I thought about that and ended up nodding my head in agreement. "I think that sums it up rather nicely," I said.

In that moment, he upgraded to a 7. We finished our drinks, exchanged numbers, and went our seperate ways. So what did I learn from this little exchange? Three things, actually:

1. A confident and knowledgeable 6 is actually a 7.
2. It’s possible to engage in conversation with just a hint of sexual undertones that doesn’t have to go anywhere to be enjoyable.
3. A double Kettle and Cranberry makes flying (and life in general) a lot more fun.

xo

Monday, June 23, 2008

The Eighth Plague

I have officially stopped masturbating.

Believe me, I’m just as surprised as you are. It started about two weeks ago. That was the last time I got myself off. Since then, the thought has occurred to me, but whenever it does I end up deciding “what’s the point?” Something is clearly very, very wrong with this picture. Sigh.

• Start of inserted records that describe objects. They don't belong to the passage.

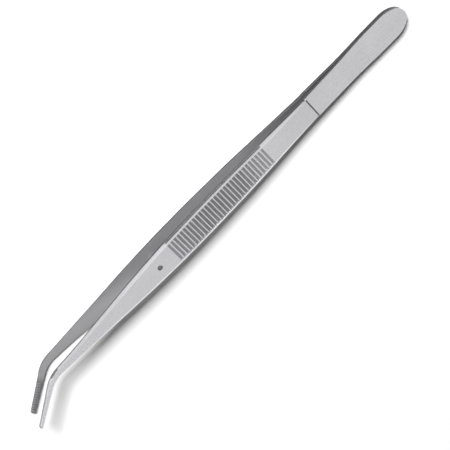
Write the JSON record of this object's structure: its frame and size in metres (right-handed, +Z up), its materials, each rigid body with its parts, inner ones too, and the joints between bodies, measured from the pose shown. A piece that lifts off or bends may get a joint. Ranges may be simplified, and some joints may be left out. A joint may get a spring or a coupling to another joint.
{
  "type": "print tongs",
  "caption": "Steel print tongs: sprung arms welded at the butt end, with a ribbed grip, a guide pin, and angled, toothed tips that close together.",
  "frame": {"origin": "under the middle of the tongs' box, on the surface that they lie on", "axes": "+X from the butt end to the tips, +Y the way the tips bend, +Z up, out of the front arm's outer face"},
  "size_m": [0.2002, 0.017, 0.015],
  "materials": {
    "satin_steel": "satin ground stainless steel",
    "pin_steel": "drawn stainless steel wire, duller than the arms"
  },
  "bodies": {
    "butt": {"front_arm_butt": "satin_steel", "rear_arm_butt": "satin_steel"},
    "front_arm": {"front_arm_blade": "satin_steel"},
    "rear_arm": {"rear_arm_blade": "satin_steel", "guide_pin": "pin_steel"}
  },
  "joints": [
    {"name": "front_arm_flex", "type": "hinge", "parent": "butt", "child": "front_arm", "pos_m": [-0.06416, -0.00296, 0.00511], "axis": [0, 1, 0], "range_deg": [0, 2.02], "stiffness_Nm_per_rad": 10},
    {"name": "rear_arm_flex", "type": "hinge", "parent": "butt", "child": "rear_arm", "pos_m": [-0.06408, -0.00296, 0.00228], "axis": [0, -1, 0], "range_deg": [0, 2.02], "stiffness_Nm_per_rad": 10}
  ],
  "couplings": [
    {"joint": "rear_arm_flex", "follows": "front_arm_flex", "ratio": 1}
  ]
}
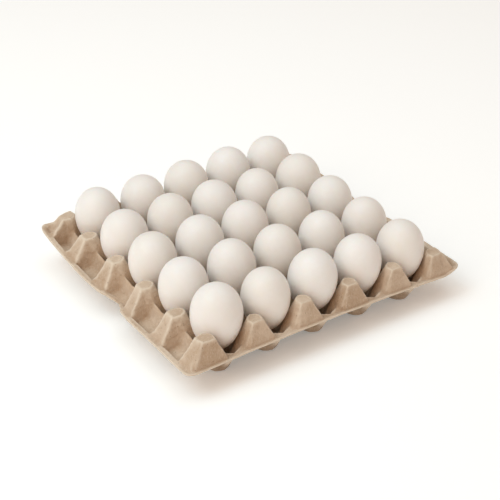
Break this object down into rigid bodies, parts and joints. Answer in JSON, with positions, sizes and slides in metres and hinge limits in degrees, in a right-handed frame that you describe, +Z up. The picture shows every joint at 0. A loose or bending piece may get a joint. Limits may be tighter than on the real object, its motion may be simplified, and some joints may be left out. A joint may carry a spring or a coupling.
{
  "type": "egg tray with eggs",
  "caption": "Open moulded-pulp egg tray with a grid of cups, blunt posts and finger notches, filled with white hen's eggs standing on their points.",
  "frame": {"origin": "on the floor, at the middle of the bottom of the whole object's box", "axes": "+Z up, X across the tray from one wide margin with a finger notch to the other, Y along the wide margins"},
  "size_m": [0.2826, 0.2638, 0.0778],
  "materials": {
    "pulp": "rough, fibrous moulded grey-brown paper pulp",
    "eggshell": "matte warm white eggshell"
  },
  "bodies": {
    "root": {"tray": "pulp", "egg_1_1": "eggshell", "egg_2_1": "eggshell", "egg_3_1": "eggshell", "egg_4_1": "eggshell", "egg_5_1": "eggshell", "egg_1_2": "eggshell", "egg_2_2": "eggshell", "egg_3_2": "eggshell", "egg_4_2": "eggshell", "egg_5_2": "eggshell", "egg_1_3": "eggshell", "egg_2_3": "eggshell", "egg_3_3": "eggshell", "egg_4_3": "eggshell", "egg_5_3": "eggshell", "egg_1_4": "eggshell", "egg_2_4": "eggshell", "egg_3_4": "eggshell", "egg_4_4": "eggshell", "egg_5_4": "eggshell", "egg_1_5": "eggshell", "egg_2_5": "eggshell", "egg_3_5": "eggshell", "egg_4_5": "eggshell", "egg_5_5": "eggshell"}
  },
  "joints": []
}
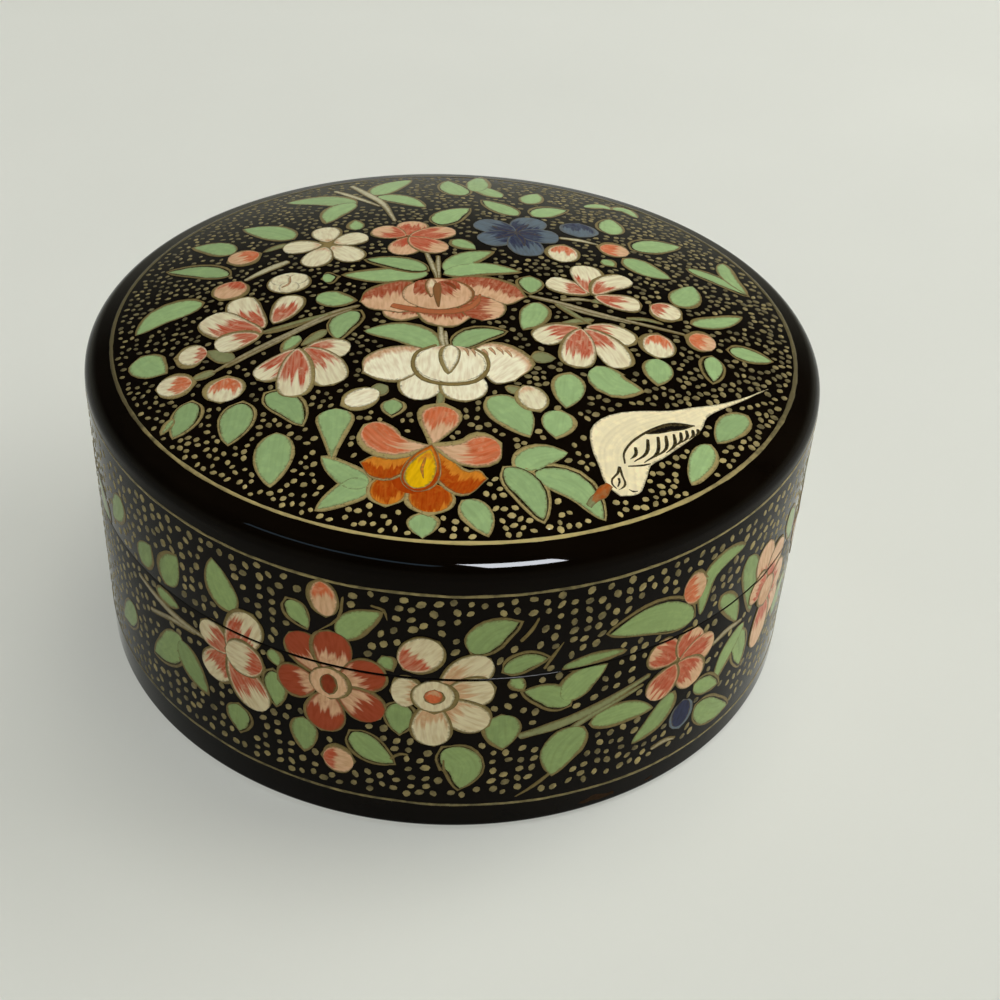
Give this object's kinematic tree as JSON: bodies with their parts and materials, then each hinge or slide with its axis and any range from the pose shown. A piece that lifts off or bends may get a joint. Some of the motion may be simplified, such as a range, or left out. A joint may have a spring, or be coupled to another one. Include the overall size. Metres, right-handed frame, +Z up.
{
  "type": "papier mache box",
  "caption": "Round papier mache trinket box with a gently domed lift-off lid, an inner locating collar and painted flowers on a black ground.",
  "frame": {"origin": "middle of the underside", "axes": "+Z up along the axis of the box, +Y towards the back of the lid's painting"},
  "size_m": [0.09, 0.09, 0.0456],
  "materials": {
    "painted_board": "rolled pasteboard with a black painted ground, painted flowers, gold dots and a clear gloss varnish",
    "plain_lacquered_board": "pasteboard painted black and varnished thinly"
  },
  "bodies": {
    "base": {"base_wall": "painted_board", "base_floor": "plain_lacquered_board", "locating_collar": "plain_lacquered_board"},
    "lid": {"lid_wall": "painted_board", "lid_crown": "painted_board"}
  },
  "joints": [
    {"name": "lid_lift", "type": "slide", "parent": "base", "child": "lid", "axis": [0, 0, 1], "range_m": [0, 0.04]}
  ]
}
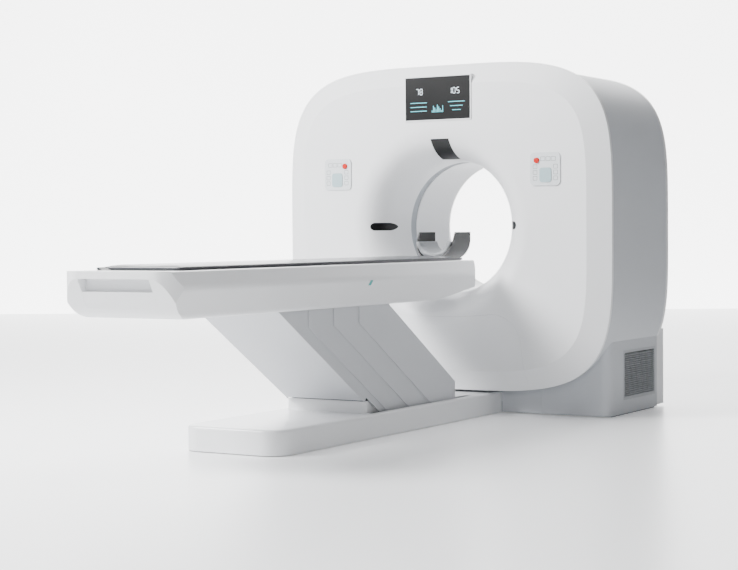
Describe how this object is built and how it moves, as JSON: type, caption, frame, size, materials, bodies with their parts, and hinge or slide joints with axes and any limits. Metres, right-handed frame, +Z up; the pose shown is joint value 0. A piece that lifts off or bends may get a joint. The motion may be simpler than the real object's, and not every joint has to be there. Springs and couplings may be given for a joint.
{
  "type": "ct scanner",
  "caption": "Medical CT scanner: white ring-shaped gantry with a wide patient tunnel, and a lifting patient table on slanted links with a sliding cradle.",
  "frame": {"origin": "on the floor below the middle of the patient tunnel, in the plane of the scan slit's front edge", "axes": "+X to the right seen from the foot of the table, +Y from the table into the tunnel along its axis, +Z up"},
  "size_m": [1.952, 3.651, 1.866],
  "materials": {
    "white_moulding": "satin white moulded plastic",
    "grey_moulding": "light grey moulded plastic",
    "white_casing": "satin white paint",
    "steel_frame": "grey structural paint",
    "bearing_steel": "ground steel",
    "cast_aluminium": "machined",
    "bright_steel": "brushed",
    "dark_window": "gloss black",
    "screen": "gloss black glass",
    "window_film": "grey film",
    "panel": "light grey keypad",
    "stop_red": "gloss red",
    "pad_blue": "soft grey blue",
    "belt_rubber": "matt rubber",
    "carbon": "dark grey laminate",
    "vinyl": "dark grey vinyl",
    "cushion_vinyl": "grey vinyl",
    "black_laminate": "gloss black",
    "lamp": "teal lens",
    "grille_grey": "grey grille",
    "roller_rubber": "matt rubber"
  },
  "bodies": {
    "machine": {"gantry_base": "steel_frame", "stator_frame": "steel_frame", "bearing_outer_race": "bearing_steel", "bearing_balls": "bearing_steel", "drive_motor": "steel_frame", "drive_belt": "belt_rubber", "front_cover": "white_moulding", "docking_panel": "white_moulding", "base_front_panel": "white_casing", "left_casing": "white_casing", "right_casing": "white_casing", "left_grille": "grille_grey", "right_grille": "grille_grey", "rear_cover": "white_moulding", "scan_window": "window_film", "display_housing": "grey_moulding", "display_glass": "screen", "left_control_panel": "panel", "right_control_panel": "panel", "top_window": "dark_window", "left_laser_window": "dark_window", "right_laser_window": "dark_window", "table_base_frame": "steel_frame", "table_base_cover": "white_moulding", "lift_actuator_barrel": "steel_frame"},
    "rotor": {"rotor_drum": "cast_aluminium", "bearing_inner_race": "bearing_steel", "xray_tube": "bright_steel", "collimator": "cast_aluminium", "hv_generator": "steel_frame", "detector_arc": "steel_frame", "slip_ring": "black_laminate"},
    "motor_pulley": {"motor_pulley": "bright_steel"},
    "left_stop": {"left_stop_button": "stop_red"},
    "right_stop": {"right_stop_button": "stop_red"},
    "left_pad": {"left_table_pad": "pad_blue"},
    "right_pad": {"right_table_pad": "pad_blue"},
    "foot_arm": {"foot_arm": "cast_aluminium"},
    "gantry_arm": {"gantry_arm": "cast_aluminium"},
    "foot_cover": {"foot_slope_cover": "white_casing"},
    "slats_1": {"left_slat_1": "white_casing", "right_slat_1": "white_casing"},
    "slats_2": {"left_slat_2": "white_casing", "right_slat_2": "white_casing"},
    "slats_3": {"left_slat_3": "white_casing", "right_slat_3": "white_casing"},
    "gantry_side_cover": {"gantry_slope_cover": "white_casing"},
    "actuator_rod": {"lift_actuator_rod": "bright_steel"},
    "table_top": {"table_frame": "steel_frame", "table_shell": "white_moulding", "foot_cap": "white_moulding", "underside_pan": "white_casing", "indicator_lamp": "lamp", "cradle_motor": "steel_frame"},
    "cradle": {"cradle": "carbon", "mattress": "vinyl", "head_holder": "black_laminate", "head_cushion": "cushion_vinyl"},
    "nose_roller": {"nose_roller": "bright_steel"},
    "drive_wheel": {"drive_wheel": "roller_rubber"}
  },
  "joints": [
    {"name": "rotor_spin", "type": "hinge", "parent": "machine", "child": "rotor", "pos_m": [0, 0.22, 1.005], "axis": [0, 1, 0], "continuous": true},
    {"name": "motor_spin", "type": "hinge", "parent": "machine", "child": "motor_pulley", "pos_m": [0.62, 0.16, 0.385], "axis": [0, 1, 0], "continuous": true},
    {"name": "left_stop_press", "type": "slide", "parent": "machine", "child": "left_stop", "axis": [0, 1, 0], "range_m": [0, 0.004], "stiffness_N_per_m": 900},
    {"name": "left_pad_press", "type": "slide", "parent": "machine", "child": "left_pad", "axis": [0, 1, 0], "range_m": [0, 0.0025], "stiffness_N_per_m": 1800},
    {"name": "right_stop_press", "type": "slide", "parent": "machine", "child": "right_stop", "axis": [0, 1, 0], "range_m": [0, 0.004], "stiffness_N_per_m": 900},
    {"name": "right_pad_press", "type": "slide", "parent": "machine", "child": "right_pad", "axis": [0, 1, 0], "range_m": [0, 0.0025], "stiffness_N_per_m": 1800},
    {"name": "lift", "type": "hinge", "parent": "machine", "child": "foot_arm", "pos_m": [0, -0.975, 0.192], "axis": [-1, 0, 0], "range_deg": [-16, 6]},
    {"name": "gantry_arm_lift", "type": "hinge", "parent": "machine", "child": "gantry_arm", "pos_m": [0, -0.72, 0.192], "axis": [-1, 0, 0], "range_deg": [-16.4, 6.4]},
    {"name": "foot_cover_lift", "type": "hinge", "parent": "machine", "child": "foot_cover", "pos_m": [0, -1.448, 0.192], "axis": [-1, 0, 0], "range_deg": [-16.4, 6.4]},
    {"name": "slats_1_lift", "type": "hinge", "parent": "machine", "child": "slats_1", "pos_m": [0, -1.13076, 0.192], "axis": [-1, 0, 0], "range_deg": [-16.4, 6.4]},
    {"name": "slats_2_lift", "type": "hinge", "parent": "machine", "child": "slats_2", "pos_m": [0, -0.91776, 0.192], "axis": [-1, 0, 0], "range_deg": [-16.4, 6.4]},
    {"name": "slats_3_lift", "type": "hinge", "parent": "machine", "child": "slats_3", "pos_m": [0, -0.64176, 0.192], "axis": [-1, 0, 0], "range_deg": [-16.4, 6.4]},
    {"name": "gantry_cover_lift", "type": "hinge", "parent": "machine", "child": "gantry_side_cover", "pos_m": [0, -0.562, 0.192], "axis": [-1, 0, 0], "range_deg": [-16.4, 6.4]},
    {"name": "table_level", "type": "hinge", "parent": "foot_arm", "child": "table_top", "pos_m": [0, -1.62369, 0.60685], "axis": [-1, 0, 0], "range_deg": [-6.4, 16.4]},
    {"name": "actuator_extend", "type": "slide", "parent": "machine", "child": "actuator_rod", "axis": [0, 1, 0], "range_m": [-0.014, 0.04]},
    {"name": "cradle_slide", "type": "slide", "parent": "table_top", "child": "cradle", "axis": [0, 1, 0], "range_m": [0, 1.5]},
    {"name": "nose_roller_turn", "type": "hinge", "parent": "table_top", "child": "nose_roller", "pos_m": [0, -0.494, 0.7877], "axis": [1, 0, 0], "range_deg": [-4800, 20]},
    {"name": "drive_wheel_turn", "type": "hinge", "parent": "table_top", "child": "drive_wheel", "pos_m": [0, -1.77, 0.7657], "axis": [1, 0, 0], "range_deg": [-2160, 20]}
  ],
  "couplings": [
    {"joint": "motor_spin", "follows": "rotor_spin", "ratio": 14.718},
    {"joint": "gantry_arm_lift", "follows": "lift", "ratio": 1},
    {"joint": "foot_cover_lift", "follows": "lift", "ratio": 1},
    {"joint": "slats_1_lift", "follows": "lift", "ratio": 1},
    {"joint": "slats_2_lift", "follows": "lift", "ratio": 1},
    {"joint": "slats_3_lift", "follows": "lift", "ratio": 1},
    {"joint": "gantry_cover_lift", "follows": "lift", "ratio": 1},
    {"joint": "table_level", "follows": "lift", "ratio": -1},
    {"joint": "actuator_extend", "follows": "lift", "m_per_rad": -0.1189},
    {"joint": "nose_roller_turn", "follows": "cradle_slide", "rad_per_m": -55.556},
    {"joint": "drive_wheel_turn", "follows": "cradle_slide", "rad_per_m": -25}
  ]
}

Along with Britney Spears and Disney World, orgasms are in my Top 3 favorite things in this world. They’re the reason I got to the point where I needed to stop having sex and blog about it because I think I was sort of addicted to them. When I told you about my first time, I mentioned that Skater Boy was adamant about ensuring that I knew how to climax. Since then, the big finish has been a hallmark of my (many) sexual experiences. Don’t get me wrong, I love foreplay and the act of intercourse itself. But I’ve never gone into a heated moment without the end game in mind. So again, I have to ask, what the Hell has happened to me?

My friend RK says orgasms beget more orgasms. That means when you’re getting them regularly, you crave them more. I suppose that makes sense. Maybe my body has just grown accustomed to not getting off so I simply don’t miss it as much. I had no idea that was going to happen. I figured by this point I would have had to buy rechargeable batteries and wear a brace on my wrist to stave off the Carpal Tunnel Syndrome. As it turns out, not so much. And I can’t decide if this is a good thing or a bad thing. Perhaps it’s both.

Maybe, the fact that I’m no longer obsessed with my own orgasms is indicative of a New Allie Era in which I focus on the non-sexual aspects of my life that I enjoy such as writing or spending time with friends. Or maybe I’ve just lost my volition to cum, and therefore my will to live. Hell, perhaps I’m just getting lazy.

The truth is, I don’t anticipate having sex anytime soon. However, I do anticipate doing battle with temptation again in the very near future. I fully intend to start dating again. I also intend to make-out. And, let’s be honest, kissing is a gateway drug. In my experience it can, and has, led to sex. So after the date I have planned for July 2nd (oh c’mon, you didn’t think I wouldn’t have that booked already, did you?) perhaps all of the sexual tension and kissing will lead to me to get back on that horse, or Sybian, or whatever, and ride.

Dear God, I sure hope so. Because when Allie B stops getting off for good, the Apocalypse can’t be far behind.